■ **Goal of the exercise**
Only the lines from the first one through the line with "target.default_value = value" should be printed, exactly as they appear.

** Start of Dataset extract **

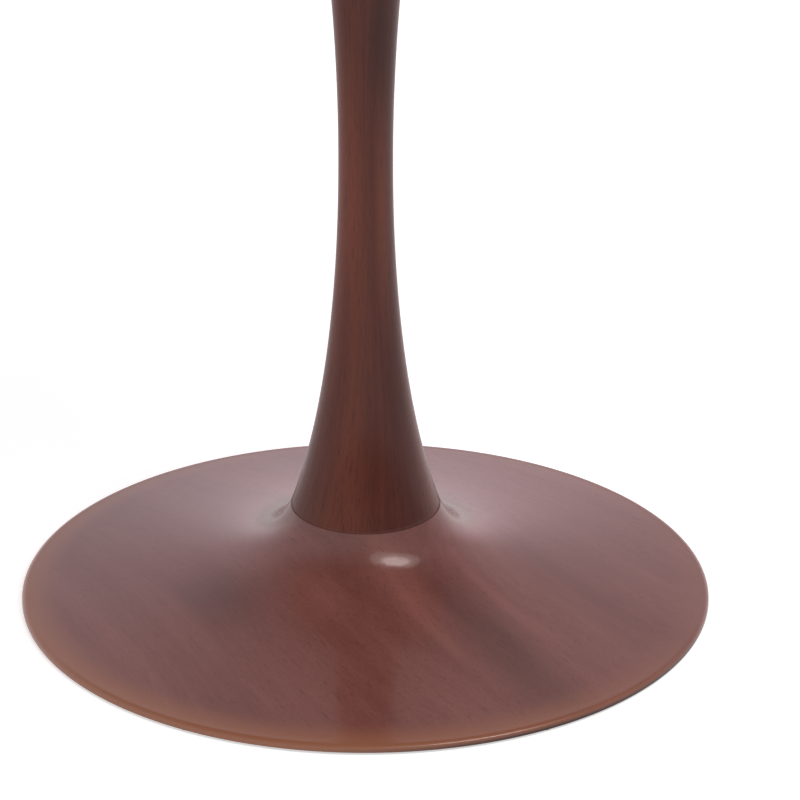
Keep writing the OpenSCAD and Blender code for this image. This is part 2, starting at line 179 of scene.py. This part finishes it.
def eased(node, width, sharp_angle):
    """A copy of a CAD node with its sharp edges rounded off."""
    bm = bmesh.new()
    bm.from_mesh(frame["nodes"][node].data)
    bmesh.ops.remove_doubles(bm, verts=bm.verts, dist=WELD_DISTANCE)
    flat = math.radians(FLAT_ANGLE)
    bmesh.ops.dissolve_limit(bm, angle_limit=flat, verts=bm.verts, edges=bm.edges)
    obj = add_object(node + "_eased", bm, sharp_angle)
    bevel = obj.modifiers.new("edges", "BEVEL")
    bevel.width = width
    bevel.segments = 2
    bevel.limit_method = "ANGLE"
    bevel.angle_limit = math.radians(SHARP_ANGLE)
    bevel.harden_normals = True
    return obj


# ---- shader nodes ----

class Graph:
    """Shader nodes, made and joined up from Python."""

    def __init__(self, tree):
        self.tree = tree
        tree.nodes.clear()

    def node(self, kind, inputs=(), **settings):
        made = self.tree.nodes.new("ShaderNode" + kind)
        for name, value in settings.items():
            setattr(made, name, value)
        for socket, value in dict(inputs).items():
            self.feed(made, socket, value)
        return made

    def feed(self, node, socket, value):
        target = node.inputs[socket]
        if isinstance(value, bpy.types.NodeSocket):
            self.tree.links.new(value, target)
        elif target.type == "RGBA":
            target.default_value = (*value, 1)
        else:
            target.default_value = value

    def place(self):
        return self.node("TexCoord").outputs["Object"]

    def maths(self, operation, a, b=0.0, c=0.0):
        return self.node("Math", {0: a, 1: b, 2: c}, operation=operation).outputs[0]

    def times(self, a, b):
        return self.maths("MULTIPLY", a, b)

    def line(self, value, slope, base):
        """value * slope + base."""
        return self.maths("MULTIPLY_ADD", value, slope, base)

    def vector(self, operation, a, b=(0, 0, 0)):
        made = self.node("VectorMath", {0: a, 1: b}, operation=operation)
        return made.outputs["Value" if operation == "LENGTH" else "Vector"]

    def join(self, x=0.0, y=0.0, z=0.0):
        return self.node("CombineXYZ", {0: x, 1: y, 2: z}).outputs[0]

    def split(self, vector):
        return self.node("SeparateXYZ", {0: vector}).outputs

    def noise(self, vector, stretch, detail=2.0, roughness=0.5):
        """Noise whose cells are 1/stretch metres long along each axis, from 0 to 1."""
        stretched = self.vector("MULTIPLY", vector, stretch)
        inputs = {"Vector": stretched, "Scale": 1.0, "Detail": detail, "Roughness": roughness}
        return self.node("TexNoise", inputs).outputs["Fac"]

    def spread(self, value, low, high, to_low=0.0, to_high=1.0, smooth=True):
        """value taken from low..high to to_low..to_high, and held at both ends."""
        inputs = {"Value": value, 1: low, 2: high, 3: to_low, 4: to_high}
        kind = "SMOOTHSTEP" if smooth else "LINEAR"
        return self.node("MapRange", inputs, interpolation_type=kind).outputs[0]

    def ramp(self, factor, colours):
        """A ramp with the colours spaced evenly over 0 to 1."""
        made = self.node("ValToRGB", {0: factor})
        stops = made.color_ramp.elements
        while len(stops) < len(colours):
            stops.new(0.5)
        for i, colour in enumerate(colours):
            stops[i].position = i / (len(colours) - 1)
            stops[i].color = (*colour, 1)
        return made.outputs["Color"]

    def mix(self, factor, a, b):
        return self.node("Mix", {0: factor, 6: a, 7: b}, data_type="RGBA").outputs[2]

    def bump(self, height, distance):
        return self.node("Bump", {"Height": height, "Distance": distance}).outputs[0]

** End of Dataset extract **

■ **Answer for the task**
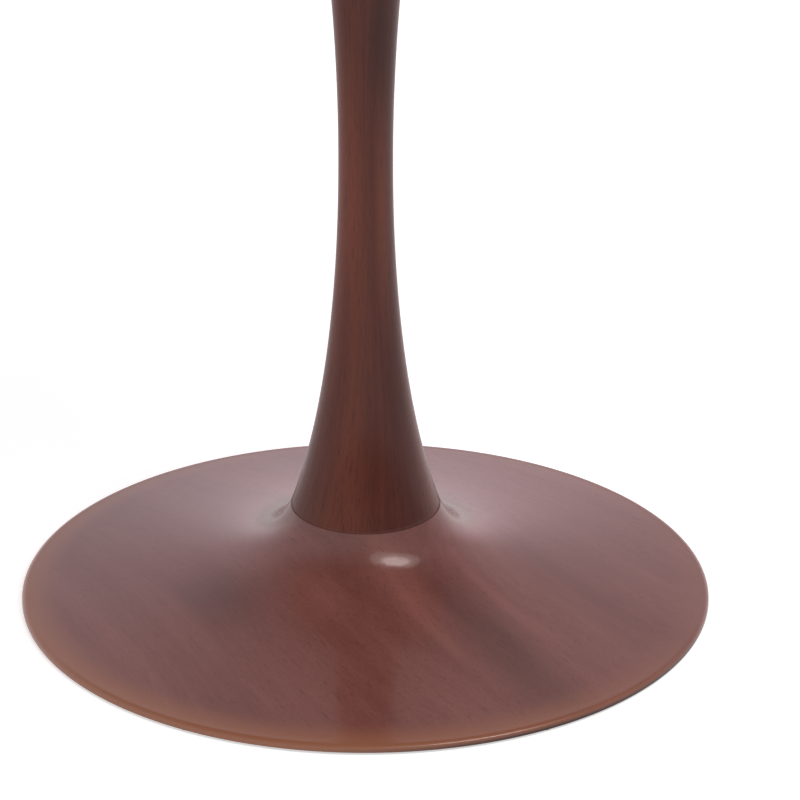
Keep writing the OpenSCAD and Blender code for this image. This is part 2, starting at line 179 of scene.py. This part finishes it.
def eased(node, width, sharp_angle):
    """A copy of a CAD node with its sharp edges rounded off."""
    bm = bmesh.new()
    bm.from_mesh(frame["nodes"][node].data)
    bmesh.ops.remove_doubles(bm, verts=bm.verts, dist=WELD_DISTANCE)
    flat = math.radians(FLAT_ANGLE)
    bmesh.ops.dissolve_limit(bm, angle_limit=flat, verts=bm.verts, edges=bm.edges)
    obj = add_object(node + "_eased", bm, sharp_angle)
    bevel = obj.modifiers.new("edges", "BEVEL")
    bevel.width = width
    bevel.segments = 2
    bevel.limit_method = "ANGLE"
    bevel.angle_limit = math.radians(SHARP_ANGLE)
    bevel.harden_normals = True
    return obj


# ---- shader nodes ----

class Graph:
    """Shader nodes, made and joined up from Python."""

    def __init__(self, tree):
        self.tree = tree
        tree.nodes.clear()

    def node(self, kind, inputs=(), **settings):
        made = self.tree.nodes.new("ShaderNode" + kind)
        for name, value in settings.items():
            setattr(made, name, value)
        for socket, value in dict(inputs).items():
            self.feed(made, socket, value)
        return made

    def feed(self, node, socket, value):
        target = node.inputs[socket]
        if isinstance(value, bpy.types.NodeSocket):
            self.tree.links.new(value, target)
        elif target.type == "RGBA":
            target.default_value = (*value, 1)
        else:
            target.default_value = value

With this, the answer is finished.